In the conversation, Cashman said, he told Spangler the DA’s office should address the issue “without putting their trial lawyers in jeopardy with the disciplinary board.”

Cashman said that Spangler told him she would take his concerns to Zappala.

“I can’t dictate the policy of that office. I can only express what I think is a good one or a bad one,” Cashman said. “I think it’s a bad one.”

In the meantime, other criminal justice advocates are demanding an investigation into Zappala’s actions.

“It is unethical for a DA to order a blanket ban on offering plea deals to an individual attorney’s clients. It’s also a violation of the First Amendment to the United States Constitution,” said Reggie Shuford, executive director of the ACLU of Pennsylvania.

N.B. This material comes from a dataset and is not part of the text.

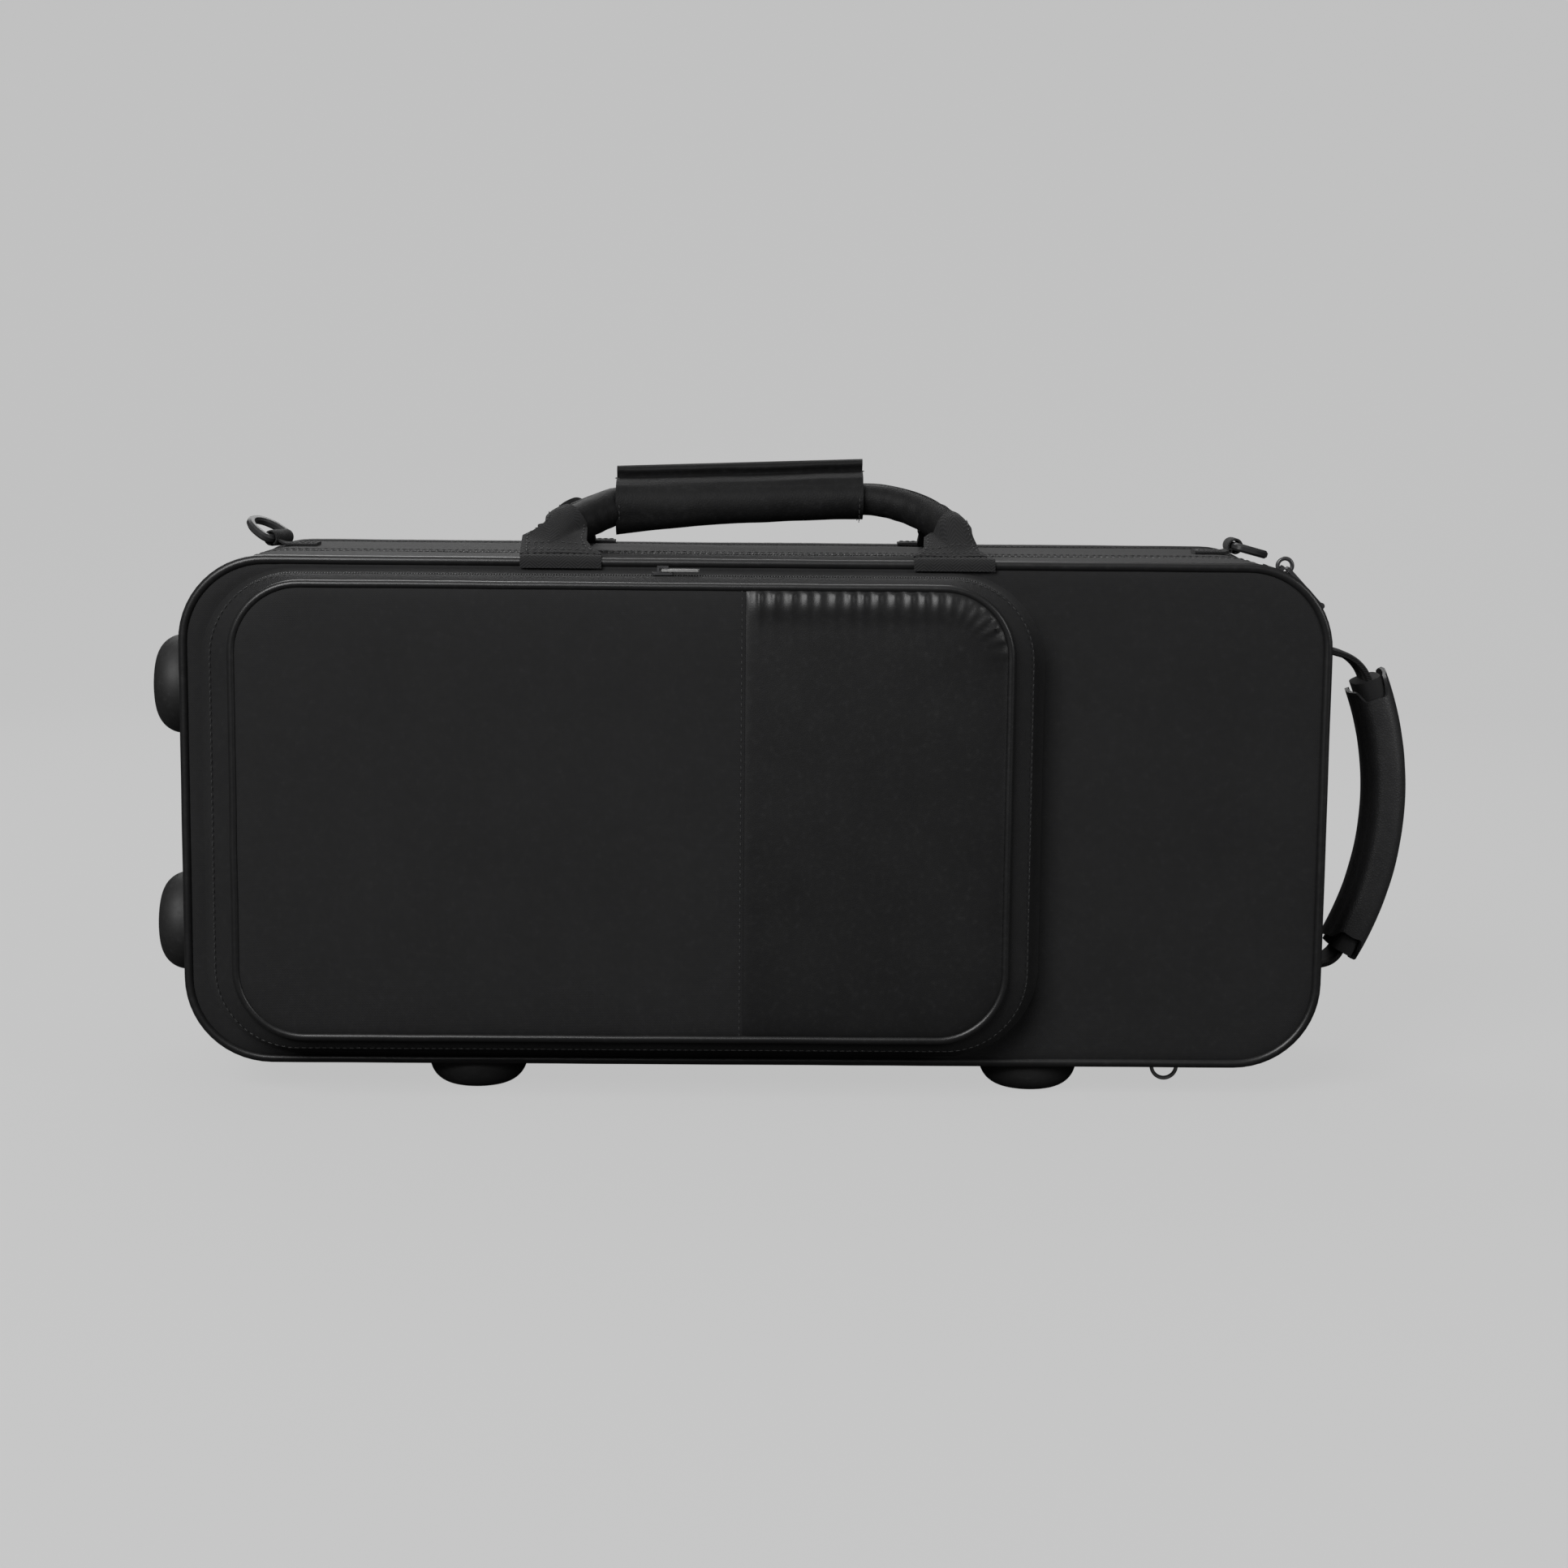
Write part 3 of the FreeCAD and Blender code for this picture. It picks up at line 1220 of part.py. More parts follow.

Shuford said that district attorneys are among the most powerful people in the criminal justice system, who have the power to choose charges and file them.

“The allegation that DA Zappala instructed his subordinates to outright refuse to offer plea deals to clients of an attorney who criticized the DA’s office underscores that vast power,” Shuford said. “Indeed, retaliating against an attorney who complains about racism in the DA’s office by refusing to offer plea agreements to his clients is itself arguably evidence of bias.”

The ACLU is seeking an investigation by both the Disciplinary Board of the Supreme Court of Pennsylvania and the Pennsylvania attorney general.

Allegheny County Bar Association President Elizabeth L. Hughes said that the organization is disheartened by Zappala’s email and said that it undermines defendants’ right to justice.

“Should these instructions from District Attorney Zappala be carried out, this would be unethical and retaliatory to criminal defendants based on ideological differences between the District Attorney and their defense counsel,” Hughes said. “Such a response by the District Attorney only operates to promote unequal treatment in the criminal justice system.”

Hughes said that the bar association “stands against any action that unfairly weighs the scales of justice or deprives any individual of rights guaranteed to all of us under the Constitution.”

David A. Harris, a law professor at the University of Pittsburgh who studies race and the criminal justice system, said that he would not be surprised to see an investigation by the state Disciplinary Board.

“The DA’s office has stepped outside the ethical lines,” he said. “It does smack of a misuse of power.”

Plea negotiations are an everyday, almost universal, part of the court system, Harris said, with more than 90% of cases getting resolved that way.

Taking away Raiford’s ability to properly represent his clients over critical comments is wrong, he continued.

“Public officials have to expect and accept a certain amount of criticism,” he said. “This is not really a new conversation — either here in Allegheny County or nationally.”

University of Pittsburgh law professor Jerry Dickinson called Zappala’s actions “deeply troubling” and said the district attorney should resign.

Zappala’s actions could have a chilling effect not only on Raiford but other attorneys who might be fearful of exercising their First Amendment rights to free speech because of possible retribution, said Dickinson, who is running for a U.S. House seat in the 2022 election.

“Not only do we see the unethical dynamic playing out, and the unconstitutional aspect of it, there’s flagrant abuse of power that completely undermines the public trust,” he said. “It mandates the resignation.”

We will not tolerate Zappala’s abuse of discretion, unethical behavior and unconstitutional conduct.

He must resign immediately.

My statement: pic.twitter.com/v6d5S2ksbu

— Jerry Dickinson (@JerrySDickinson) June 2, 2021

State Rep. Emily Kinkead, D-Brighton Heights, agreed.

And if not, at minimum, she said, he should take “specific, concrete steps to rehabilitate the trust he has lost.”

Among them, rescinding the policy against Raiford; formally apologizing to Raiford, as well as the residents of Allegheny County; and opening his office to review by a special prosecutor of Raiford’s cases, as well as any other attorneys with concerns about how their clients were treated.

“DA Zappala has betrayed his oath of office by pursuing unequal justice based on personal grudges rather than the facts of individual cases,” said Kinkead, who is also an attorney. “Prosecutors have a special duty to pursue justice, not just victory. They are supposed to act impartially. As a lawyer bound by the same code of conduct as the DA, I am appalled and offended.”